Introduction to Corporate Governance

Note on Introduction to Corporate Governance by Legum

Introduction to Corporate Governance

Introduction:

This note will discuss the meaning of corporate governance, the need for corporate governance, the key principles that underpin good corporate governance, and the legal and regulatory framework of corporate governance in Ghana.

Meaning of Corporate Governance:

At its core, corporate governance refers to the set of rules, processes, and structures by which a body corporate is controlled, regulated, operated, or governed.
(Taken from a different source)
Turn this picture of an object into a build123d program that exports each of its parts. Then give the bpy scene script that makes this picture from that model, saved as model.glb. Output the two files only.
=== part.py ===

A common definition of corporate governance is provided by the Organisation for Economic Co-Operation and Development (OECD) as follows:

A set of relationships between a company’s management, its board, its shareholders and other stakeholders. Corporate governance also provides the structure through which the objectives of the company are set, and the means of attaining those objectives and monitoring performance are determined.

The Course Manual on Company and Commercial Practice simply defined corporate governance as “a system of administering a body corporate.”
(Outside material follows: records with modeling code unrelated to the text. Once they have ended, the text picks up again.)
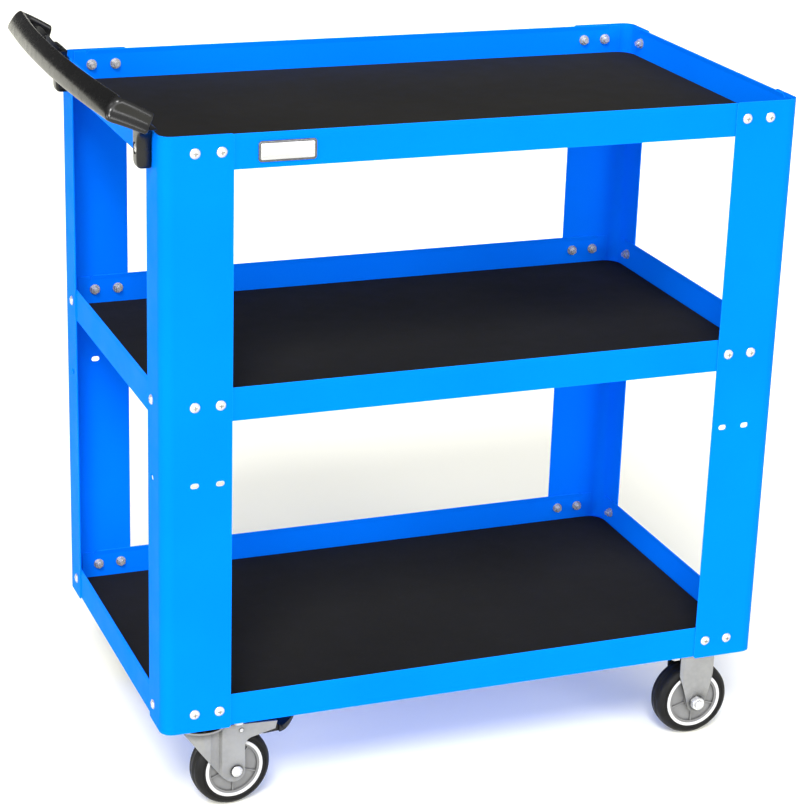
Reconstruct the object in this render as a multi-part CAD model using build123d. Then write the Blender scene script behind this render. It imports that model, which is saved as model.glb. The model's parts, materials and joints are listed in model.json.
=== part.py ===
"""Rolling utility cart: three sheet-steel trays on four corner posts, a push handle and four casters.

Frame: millimetres, +Z up, floor at z = 0, the cart's length along X with the handle at -X,
its depth along Y. The origin is the centre of the bounding box's bottom face.
"""
from build123d import *
import os
from math import sqrt

# ---- cart ----
clear_through = 80.0  # length of a cutting rod that passes right through a caster part
cart_length = 788.0
cart_depth = 463.0
post_bottom = 129.4
post_top = 856.0
post_sheet = 1.5
post_long_leg = 84.0
post_short_leg = 58.2
post_corner_radius = 15.0
post_end_radius = 3.0

# ---- trays ----
tray_tops = {"top": 855.0, "middle": 560.0, "bottom": 172.0}
tray_height = 40.2
tray_sheet = 1.2
tray_corner_gap = 16.0
hem_height = 5.5
hem_lean = 0.8
hem_edge_drop = 0.6
hem_root_drop = 0.8
hem_end_gap = 15.0
hem_mitre = 6.0
lip_step = 1.5
mat_thickness = 2.0
mat_edge_gap = 1.0
mat_corner_radius = 22.0

# ---- shelf fasteners (M6) ----
screw_radius = 3.0
screw_hole_radius = 3.4
screw_head_radius = 6.0
screw_head_height = 3.2
screw_head_rim = 0.8
screw_length = 11.0
cross_slot = (5.0, 1.1, 3.0)
nut_across_flats = 10.0
nut_height = 5.0
nut_flange_radius = 6.6
nut_flange_height = 1.3
nut_bore_radius = 3.04
row_below_top = 19.0
long_leg_holes = (39.3, 69.9)
short_leg_hole = 41.1
hole_reach = 6.0

# ---- spare shelf slots ----
slot_level = 445.0
slot_length = 10.5
slot_width = 7.0
slot_reach = 5.0

# ---- handle ----
grip_mid_reach = 73.5
grip_corner_reach = 62.5
grip_low = 879.6
grip_edge = 897.5
grip_mid_crest = 910.6
grip_corner_crest = 903.2
grip_width = 22.0
handle_half_width = 244.0
handle_corner_radius = 15.0
arm_inner = 202.0
arm_end_top = 882.0
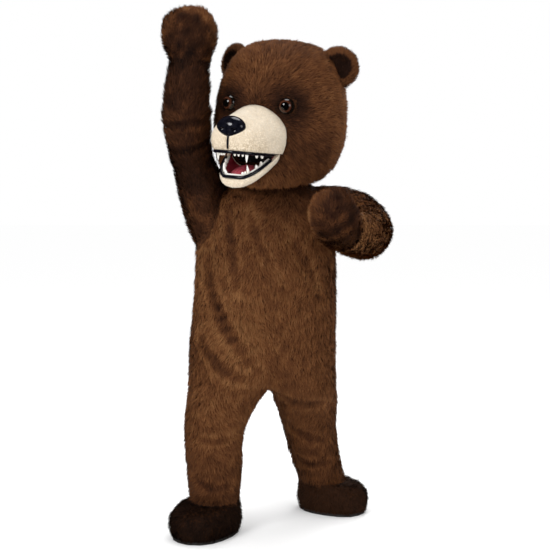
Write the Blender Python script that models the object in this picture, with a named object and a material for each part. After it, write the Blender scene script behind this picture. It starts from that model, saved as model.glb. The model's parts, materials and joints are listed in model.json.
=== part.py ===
"""Bear mascot costume: a hollow fur suit, two mitts, two foot covers and a lift-off head.

Metres, +Z up, the costume faces -Y. "Right" and "left" are the wearer's own, so the raised
arm is the right one, at -X. Heights in the tables are above the floor; the last section
moves everything so that the point where the wearer's shoulders carry it is the origin.
"""
import math

import bpy
import bmesh
from mathutils import Matrix, Vector

for old in list(bpy.data.objects):
    bpy.data.objects.remove(old)

# Driving sizes
GAP = 0.0003              # between pieces that touch
CLOTH_WALL = 0.010        # fur cloth with its pile pressed flat
HEAD_WALL = 0.014         # foam with fur cloth on it
HOLD = Vector((-0.02, 0.12, 1.40))       # where the wearer's shoulders carry the costume
PANEL_COLUMNS = 8         # from one seam to the next
ARMHOLE_STEPS = 10        # rows that each armhole crosses
ROUND = 2 * ARMHOLE_STEPS  # points round a sleeve
SECTION_POWER = 2.2       # 2 is an ellipse, more is squarer

CROTCH_Z = 0.558

# Colours of the finished pieces, linear
BROWN = (0.115, 0.052, 0.026, 1.0)
DARK_BROWN = (0.030, 0.013, 0.008, 1.0)
CREAM = (0.640, 0.520, 0.380, 1.0)
BLACK = (0.012, 0.012, 0.014, 1.0)
RED = (0.180, 0.020, 0.028, 1.0)
IVORY = (0.800, 0.740, 0.600, 1.0)
GLASS_BROWN = (0.060, 0.020, 0.008, 1.0)
METAL = (0.350, 0.300, 0.220, 1.0)


def material(name, colour, roughness, metallic=0.0):
    """Make one Principled material."""
    made = bpy.data.materials.new(name)
    made.use_nodes = True
    shader = made.node_tree.nodes["Principled BSDF"]
    shader.inputs["Base Color"].default_value = colour
    shader.inputs["Roughness"].default_value = roughness
    shader.inputs["Metallic"].default_value = metallic
    made.diffuse_color = colour
    return made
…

Need for Corporate Governance:

Corporate governance is important for the following reasons:

1. The company is an artificial entity, can only act through humans, and those humans must act through a governance structure.

2. There are several competing interests, and those interests need to be resolved through a governance structure.

Legal and Regulatory Framework for Corporate Governance in Ghana:

A host of legislation provides a set of rules for the governance of a body corporate, and collectively forms what is described as the legal and regulatory framework for corporate governance in Ghana.

These include:

1. The Companies Act, 2019 (Act 922) as the principal law that governs the operations of a company. Among others, the Act regulates the relationship, powers, and interests between members, directors, officers of the company, the community, among others. In subsequent notes, we will discuss the roles and powers of the directors, members, and officers of the company.

2. The Public Financial Management Act 2016 (Act 921).

3. The State Interest and Governance Authority Act 2019 (Act 990).

4. The Corporate Insolvency and Restructuring Act 2020 (Act 1015).

Principles of Good Corporate Governance:

To ensure that competing interests are balanced and satisfied and the company, as an artificial entity, is properly managed and operated, a corporate governance structure should embody the following characteristics.

1. Promote Accountability and Transparency: Corporate governance should require companies to operate openly and honestly, ensuring that financial reports, business decisions, and policies are disclosed to stakeholders. Decision-makers, including executives and board members, must be held responsible for their actions, ensuring that they act in the best interests of the company and its stakeholders.

2. Ensure Fairness and Equity: The governance structure should treat all stakeholders, including shareholders, employees, customers, and regulators, fairly and equitably, preventing conflicts of interest and favouritism

3. Establish Clear Roles and Responsibilities: Corporate governance should define the duties and powers of the board of directors, management, and shareholders to ensure efficient decision-making and avoid overlapping responsibilities.

4. Ensure Compliance with Laws and Regulations: The governance framework should ensure that the company adheres to legal, regulatory, and industry standards to avoid penalties and maintain credibility.

5. Facilitate Effective Risk Management: A strong governance system should identify, assess, and manage risks to prevent and mitigate potential financial, operational, and reputational threats.

6. Encourage Stakeholder Engagement: Corporate governance should foster communication and engagement with stakeholders to understand their concerns and incorporate their interests into decision-making processes.

Note that the above list is not exhaustive.